Engle has been pulling fresh produce out of the garden all summer, he said.

“It has been reaffirming. Life goes on. This project really kept me disciplined because every day I was like, ‘It is still not done. The deer can get in there.’”

Facing the afterlife

Spiritually, Engle has been considering the possibility of life after death, he said.

“I am a person that has struggled with the issue of,’God? No God?’ I believe there is a spiritual dimension. There is a creator. There is a beginning and an end. I don’t worry about immortality. It is kind of irrelevant. If there is a God, there is mortality. That is where I am right now.”

The passage from death to immortality is a struggle for humans, Engle said.

“We are here now and it is hard to let go of it. I haven’t been able to let go of it.”

Recently, Engle’s mother, Helen, 93, of Tacoma, gave her son one last life lesson — how to die with dignity.

“She passed away months after I completed surgery,” he said. “I know she was worried about that. I watched that process and how she encountered it and moved through it, and it gave me a lot of hope and made me feel like death comes and it will come sooner or later. You can navigate it just fine. She had her family around her and it is the same family I will have.”

That example was truly a gift, Engle said.

“She did me a favor then. It helped ground me a little bit in terms of, ‘Well I am going to survive but this is a moment I am going to face at some point. Nobody gets out of here alive, as far as I can tell.”

Staying active

Engle stays active physically, repairing the damage done to his body. He does this by chopping wood and going for long bicycle rides.

“It is a rebuilding activity. What I found when I first started riding was my upper body was so damaged that I would have to come back because my shoulders and neck were getting sore. Now I am OK. I can go out and rip a 20-mile ride just fine.”
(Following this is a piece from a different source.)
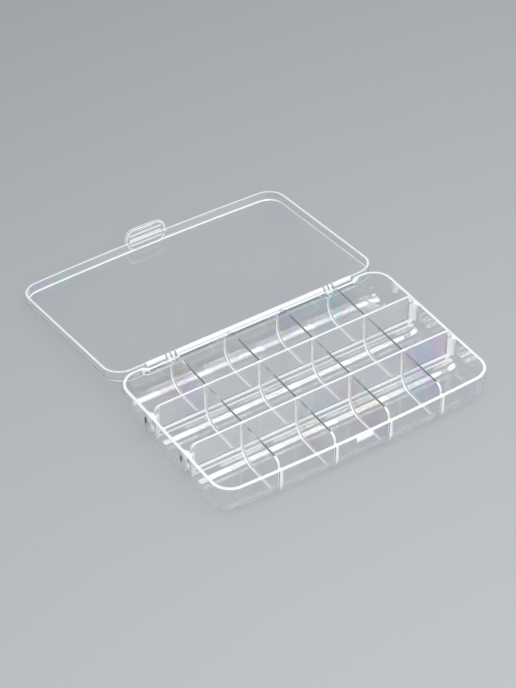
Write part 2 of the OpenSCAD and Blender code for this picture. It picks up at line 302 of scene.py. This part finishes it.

The rides themselves are a different experience than before the breast cancer diagnosis, Engle said.

“It used to be bicycling, I am out for the bike ride. It was second nature to me. Now I am more aware of being alive and it feels good to be here. It is more of a high level experience than it used to be.”

For now, Engle is maintaining a holding pattern.

“I am conscious of everyday exercise, everyday social engagement,” he said. “I watch my diet. I have my little routines I maintain. I am probably living the most healthy lifestyle I have ever lived.”

Engle said he remains hopeful his next appointment in Seattle, coming soon, will go well.

“I am going to maintain my boring status with her. I schedule my meetings with her at the end of the day so I can close out her day with a little hope. I figure she has a pretty tough job.”